Over the summer of 2025, warning signs emerged that First Brands’ finances were unraveling. In August, the company halted a planned $6 billion debt refinancing after some lenders demanded independent audits of its books [35]. A bombshell revelation followed in late September: First Brands had quietly run up nearly $2 billion in off-balance-sheet borrowings through factoring (selling its receivables for cash) – obligations that were not disclosed on its balance sheet [36]. This news shocked creditors and ratings agencies, who realized the company’s actual debt was far higher than believed. Along with years of aggressive borrowing, the hidden factoring deals left First Brands “with an enormous debt load,” as one account noted [37]. By mid-September, the company’s loans were trading at distress levels – some First Brands bonds plunged to around 30 cents on the dollar – as investors braced for a default [38].

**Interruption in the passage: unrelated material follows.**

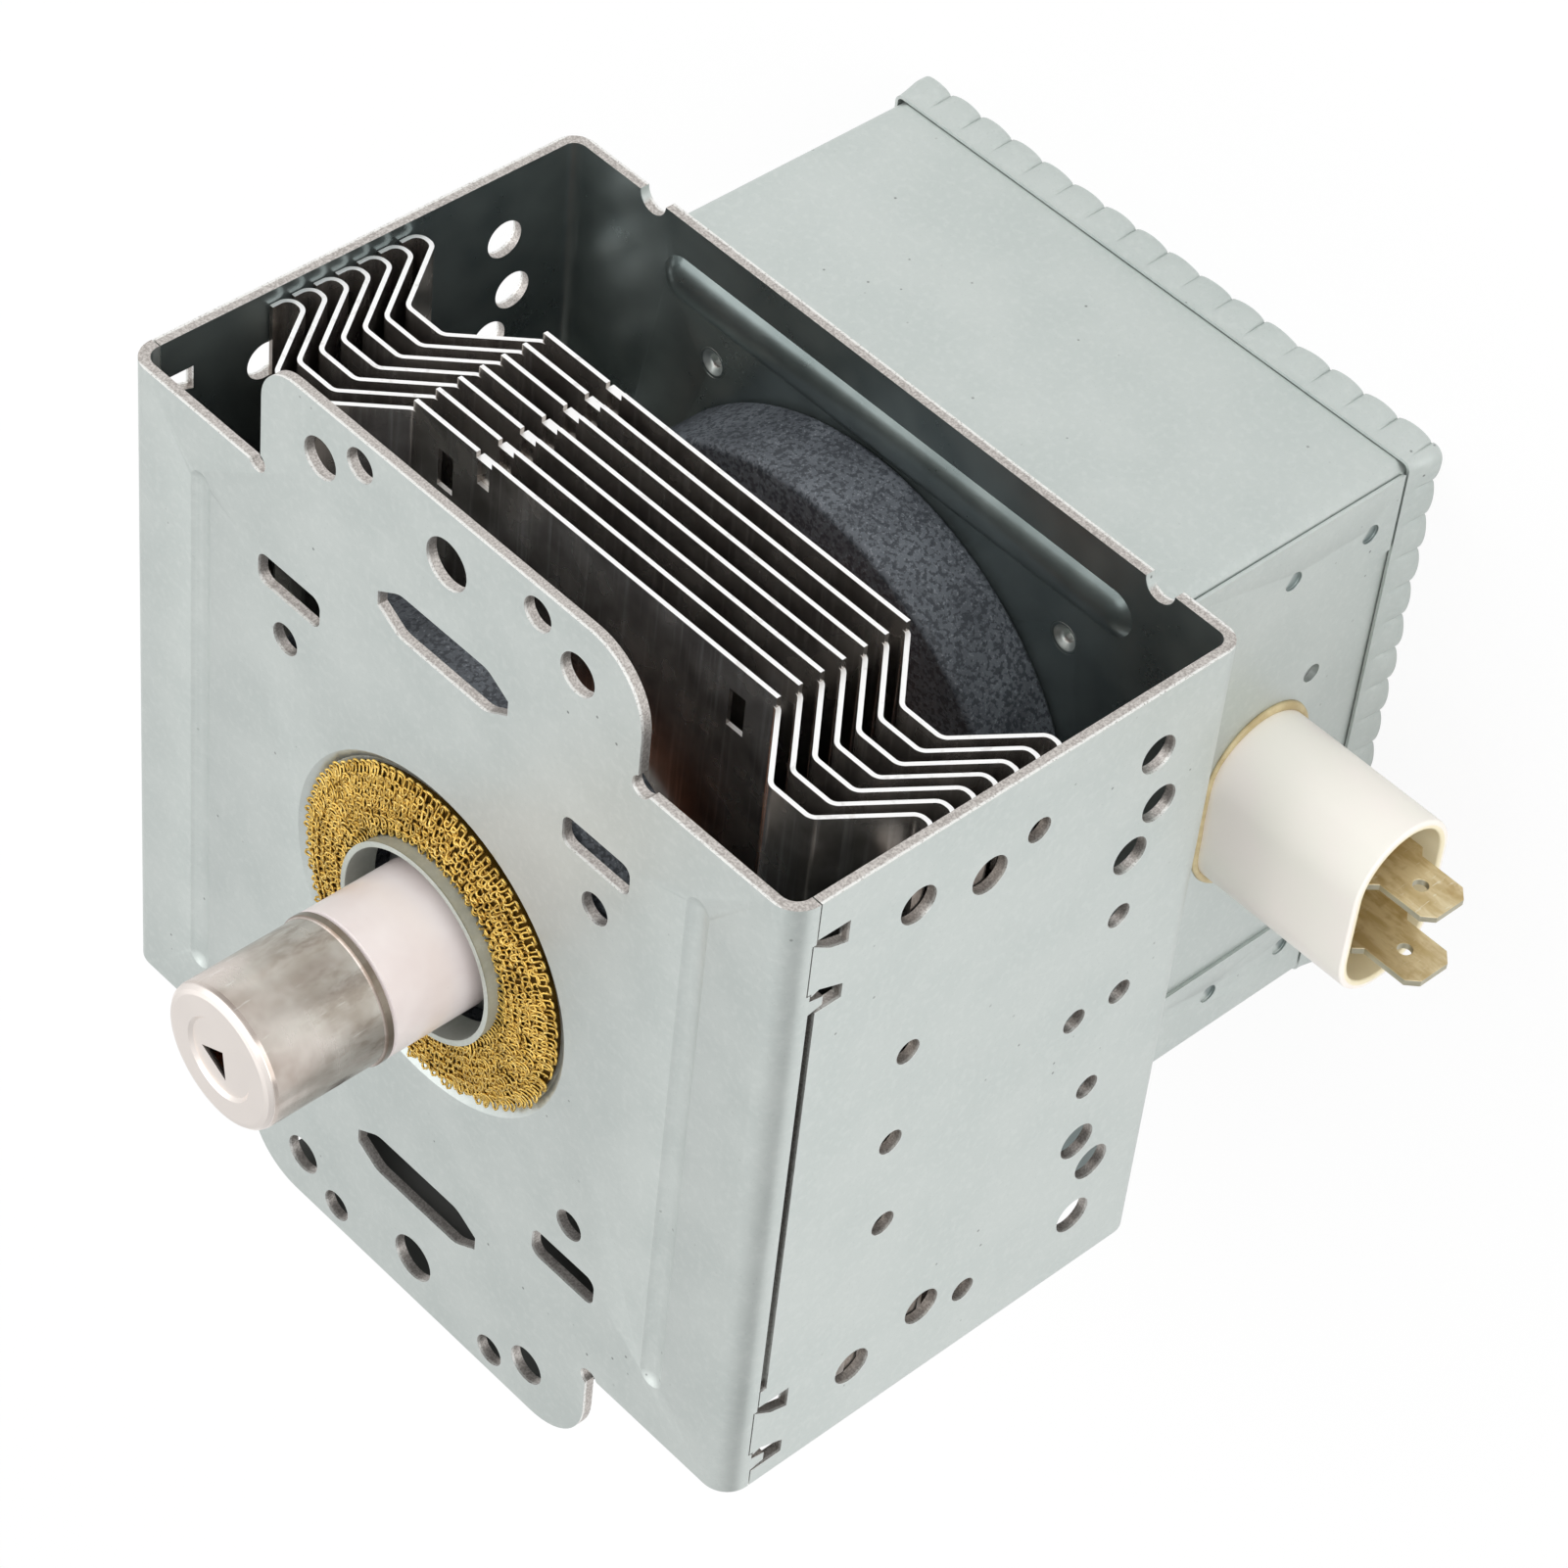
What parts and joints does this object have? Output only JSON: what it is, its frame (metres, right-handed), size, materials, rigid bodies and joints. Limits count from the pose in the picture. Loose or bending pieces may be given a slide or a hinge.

The end came quickly. On September 28, 2025, First Brands Group filed for Chapter 11 bankruptcy protection in the Southern District of Texas, listing a staggering $10–$50 billion in liabilities (vs. only $1–$10 billion in assets) [39]. This made First Brands one of the largest corporate bankruptcies in recent memory. The filing followed the failure of several related financing vehicles a few days prior [40], suggesting the cash crunch had spread across its complex financing web. In court, First Brands secured $1.1 billion in debtor-in-possession (DIP) financing from an ad-hoc group of its lenders to keep the business operating during bankruptcy [41]. The company assured that its U.S. stores and distribution centers would keep running and that employees and suppliers would be paid under court supervision [42]. Only the U.S. subsidiary filed bankruptcy – First Brands’ international units were not included, allowing overseas operations to continue normally [43].
Despite these arrangements to stabilize operations, the bankruptcy proceedings have revealed serious concerns about financial improprieties at First Brands. Court documents indicate that roughly $2.3 billion tied to First Brands’ receivables factoring programs “has simply vanished,” according to one creditor’s allegations [44]. In an October 1 hearing, lawyers stated that about $1.9 billion that First Brands was supposed to pass on to its factoring lenders was never forwarded [45] [46]. A court-appointed special committee of First Brands’ board is now investigating these “potential irregularities,” including whether the company double-pledged receivables or diverted funds improperly [47] [48]. However, some creditors are skeptical of an internal probe. Working-capital finance firm Raistone – which itself made as much as 80% of its revenue from First Brands and is now stuck with unpaid invoices – filed an emergency motion on October 8 seeking an independent examiner to dig into what it calls “deeply concerning” potential misconduct [49]. Raistone’s filing asserts that First Brands’ own special committee is insufficiently independent, noting the company’s representatives could not account for the missing $1.9 billion when pressed in court (First Brands’ counsel reportedly answered, “We don’t know… $0” when asked how much was in the supposed reserve accounts) [50].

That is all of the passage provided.